Description of the task:
Your task is to repeat only the lines from the one with "make_leg_frame(side, sign, row, far)" through the one with "bpy.data.objects.remove(obj)", exactly as they stand, both ends included.

Dataset content:
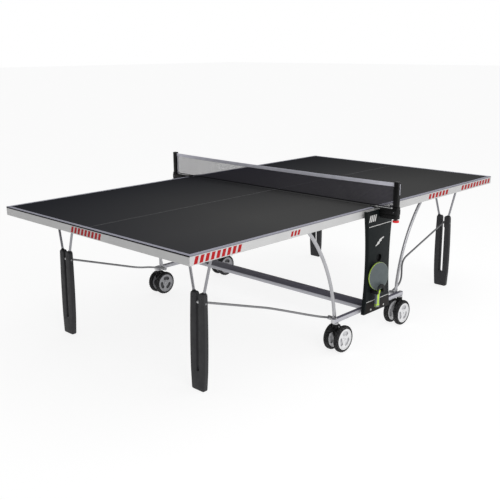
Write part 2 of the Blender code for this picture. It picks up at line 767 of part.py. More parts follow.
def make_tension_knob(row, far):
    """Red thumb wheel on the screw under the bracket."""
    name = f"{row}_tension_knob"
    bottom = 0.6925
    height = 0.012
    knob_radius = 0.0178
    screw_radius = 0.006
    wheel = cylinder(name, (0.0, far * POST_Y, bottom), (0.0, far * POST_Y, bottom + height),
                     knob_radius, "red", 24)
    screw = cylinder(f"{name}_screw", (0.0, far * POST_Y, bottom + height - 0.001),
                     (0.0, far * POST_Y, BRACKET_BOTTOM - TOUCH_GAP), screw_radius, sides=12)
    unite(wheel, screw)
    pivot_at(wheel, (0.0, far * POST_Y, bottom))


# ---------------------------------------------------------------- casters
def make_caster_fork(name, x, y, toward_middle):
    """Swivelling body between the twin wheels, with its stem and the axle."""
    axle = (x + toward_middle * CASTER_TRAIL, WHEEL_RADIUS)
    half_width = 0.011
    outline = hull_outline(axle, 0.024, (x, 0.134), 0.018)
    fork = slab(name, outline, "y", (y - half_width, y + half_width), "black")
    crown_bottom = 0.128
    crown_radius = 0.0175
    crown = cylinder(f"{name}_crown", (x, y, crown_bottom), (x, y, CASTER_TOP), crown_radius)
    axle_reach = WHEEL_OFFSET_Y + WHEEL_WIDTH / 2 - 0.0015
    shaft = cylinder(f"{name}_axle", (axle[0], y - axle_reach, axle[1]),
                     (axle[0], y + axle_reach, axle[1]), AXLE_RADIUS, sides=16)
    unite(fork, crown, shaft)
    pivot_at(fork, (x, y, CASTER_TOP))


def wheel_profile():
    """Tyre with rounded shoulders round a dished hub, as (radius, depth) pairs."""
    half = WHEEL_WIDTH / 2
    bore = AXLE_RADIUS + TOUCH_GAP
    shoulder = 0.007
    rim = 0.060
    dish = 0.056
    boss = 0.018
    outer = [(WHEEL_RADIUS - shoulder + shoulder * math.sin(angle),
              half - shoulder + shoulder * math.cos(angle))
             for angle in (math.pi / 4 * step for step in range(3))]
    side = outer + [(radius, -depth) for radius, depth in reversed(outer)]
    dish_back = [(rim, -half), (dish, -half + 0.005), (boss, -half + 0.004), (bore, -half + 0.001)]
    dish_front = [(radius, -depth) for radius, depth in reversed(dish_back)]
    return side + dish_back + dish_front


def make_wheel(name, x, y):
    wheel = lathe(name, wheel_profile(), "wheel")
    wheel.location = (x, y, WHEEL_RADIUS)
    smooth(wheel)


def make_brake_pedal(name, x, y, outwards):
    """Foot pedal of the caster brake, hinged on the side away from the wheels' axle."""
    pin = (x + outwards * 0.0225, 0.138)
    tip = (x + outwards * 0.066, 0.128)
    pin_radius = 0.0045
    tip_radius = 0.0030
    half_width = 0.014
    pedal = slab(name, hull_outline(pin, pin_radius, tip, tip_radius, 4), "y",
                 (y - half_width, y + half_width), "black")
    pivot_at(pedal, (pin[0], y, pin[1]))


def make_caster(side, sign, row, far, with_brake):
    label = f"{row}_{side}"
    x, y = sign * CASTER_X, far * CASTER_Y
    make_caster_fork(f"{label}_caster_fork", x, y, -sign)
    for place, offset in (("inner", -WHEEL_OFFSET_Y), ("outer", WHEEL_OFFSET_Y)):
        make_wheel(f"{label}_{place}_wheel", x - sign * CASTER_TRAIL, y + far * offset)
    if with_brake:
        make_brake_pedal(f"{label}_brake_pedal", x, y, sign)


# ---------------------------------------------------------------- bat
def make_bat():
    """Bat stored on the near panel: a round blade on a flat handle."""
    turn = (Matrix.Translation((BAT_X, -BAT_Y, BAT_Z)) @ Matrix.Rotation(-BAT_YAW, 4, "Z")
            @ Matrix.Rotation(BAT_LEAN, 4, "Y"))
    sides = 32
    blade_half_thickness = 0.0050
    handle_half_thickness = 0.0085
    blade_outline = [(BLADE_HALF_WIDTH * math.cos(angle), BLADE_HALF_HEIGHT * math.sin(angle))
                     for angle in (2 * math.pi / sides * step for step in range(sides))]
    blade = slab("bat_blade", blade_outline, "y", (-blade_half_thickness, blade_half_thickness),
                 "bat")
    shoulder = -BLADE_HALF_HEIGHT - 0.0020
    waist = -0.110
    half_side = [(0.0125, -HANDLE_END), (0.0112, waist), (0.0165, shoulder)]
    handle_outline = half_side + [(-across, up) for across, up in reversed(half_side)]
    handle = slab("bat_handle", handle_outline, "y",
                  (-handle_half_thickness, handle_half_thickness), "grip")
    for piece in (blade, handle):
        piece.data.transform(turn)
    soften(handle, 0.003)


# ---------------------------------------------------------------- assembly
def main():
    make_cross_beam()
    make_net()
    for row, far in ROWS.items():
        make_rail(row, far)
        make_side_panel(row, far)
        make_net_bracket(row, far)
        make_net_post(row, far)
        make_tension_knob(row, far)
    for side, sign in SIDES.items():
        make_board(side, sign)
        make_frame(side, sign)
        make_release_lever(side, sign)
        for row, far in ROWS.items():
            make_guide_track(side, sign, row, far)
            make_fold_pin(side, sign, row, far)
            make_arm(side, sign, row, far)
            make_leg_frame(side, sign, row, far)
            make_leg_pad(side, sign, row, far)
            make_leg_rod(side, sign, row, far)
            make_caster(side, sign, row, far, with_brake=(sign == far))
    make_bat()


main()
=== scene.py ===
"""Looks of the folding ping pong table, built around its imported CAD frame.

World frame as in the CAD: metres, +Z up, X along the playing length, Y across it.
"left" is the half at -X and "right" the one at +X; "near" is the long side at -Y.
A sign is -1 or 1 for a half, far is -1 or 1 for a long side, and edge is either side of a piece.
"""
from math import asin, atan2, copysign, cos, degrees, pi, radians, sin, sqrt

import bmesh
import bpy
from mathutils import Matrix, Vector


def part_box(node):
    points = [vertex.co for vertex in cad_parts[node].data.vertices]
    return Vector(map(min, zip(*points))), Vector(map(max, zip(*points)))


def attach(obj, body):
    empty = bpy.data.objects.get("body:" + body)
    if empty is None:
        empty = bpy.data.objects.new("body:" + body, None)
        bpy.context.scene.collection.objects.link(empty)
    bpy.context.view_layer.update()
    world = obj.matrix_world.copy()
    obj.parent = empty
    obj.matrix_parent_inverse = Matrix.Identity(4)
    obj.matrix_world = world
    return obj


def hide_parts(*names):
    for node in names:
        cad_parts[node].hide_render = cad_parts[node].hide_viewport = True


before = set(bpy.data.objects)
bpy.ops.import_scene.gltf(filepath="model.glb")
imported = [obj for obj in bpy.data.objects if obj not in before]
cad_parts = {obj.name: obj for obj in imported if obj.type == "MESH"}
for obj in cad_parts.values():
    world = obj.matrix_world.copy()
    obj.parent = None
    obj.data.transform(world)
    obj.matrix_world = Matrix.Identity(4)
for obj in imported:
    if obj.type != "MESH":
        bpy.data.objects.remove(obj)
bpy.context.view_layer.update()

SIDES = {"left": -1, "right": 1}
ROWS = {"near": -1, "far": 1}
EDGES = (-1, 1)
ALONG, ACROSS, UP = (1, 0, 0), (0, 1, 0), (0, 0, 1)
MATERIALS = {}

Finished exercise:
            make_leg_frame(side, sign, row, far)
            make_leg_pad(side, sign, row, far)
            make_leg_rod(side, sign, row, far)
            make_caster(side, sign, row, far, with_brake=(sign == far))
    make_bat()


main()
=== scene.py ===
"""Looks of the folding ping pong table, built around its imported CAD frame.

World frame as in the CAD: metres, +Z up, X along the playing length, Y across it.
"left" is the half at -X and "right" the one at +X; "near" is the long side at -Y.
A sign is -1 or 1 for a half, far is -1 or 1 for a long side, and edge is either side of a piece.
"""
from math import asin, atan2, copysign, cos, degrees, pi, radians, sin, sqrt

import bmesh
import bpy
from mathutils import Matrix, Vector


def part_box(node):
    points = [vertex.co for vertex in cad_parts[node].data.vertices]
    return Vector(map(min, zip(*points))), Vector(map(max, zip(*points)))


def attach(obj, body):
    empty = bpy.data.objects.get("body:" + body)
    if empty is None:
        empty = bpy.data.objects.new("body:" + body, None)
        bpy.context.scene.collection.objects.link(empty)
    bpy.context.view_layer.update()
    world = obj.matrix_world.copy()
    obj.parent = empty
    obj.matrix_parent_inverse = Matrix.Identity(4)
    obj.matrix_world = world
    return obj


def hide_parts(*names):
    for node in names:
        cad_parts[node].hide_render = cad_parts[node].hide_viewport = True


before = set(bpy.data.objects)
bpy.ops.import_scene.gltf(filepath="model.glb")
imported = [obj for obj in bpy.data.objects if obj not in before]
cad_parts = {obj.name: obj for obj in imported if obj.type == "MESH"}
for obj in cad_parts.values():
    world = obj.matrix_world.copy()
    obj.parent = None
    obj.data.transform(world)
    obj.matrix_world = Matrix.Identity(4)
for obj in imported:
    if obj.type != "MESH":
        bpy.data.objects.remove(obj)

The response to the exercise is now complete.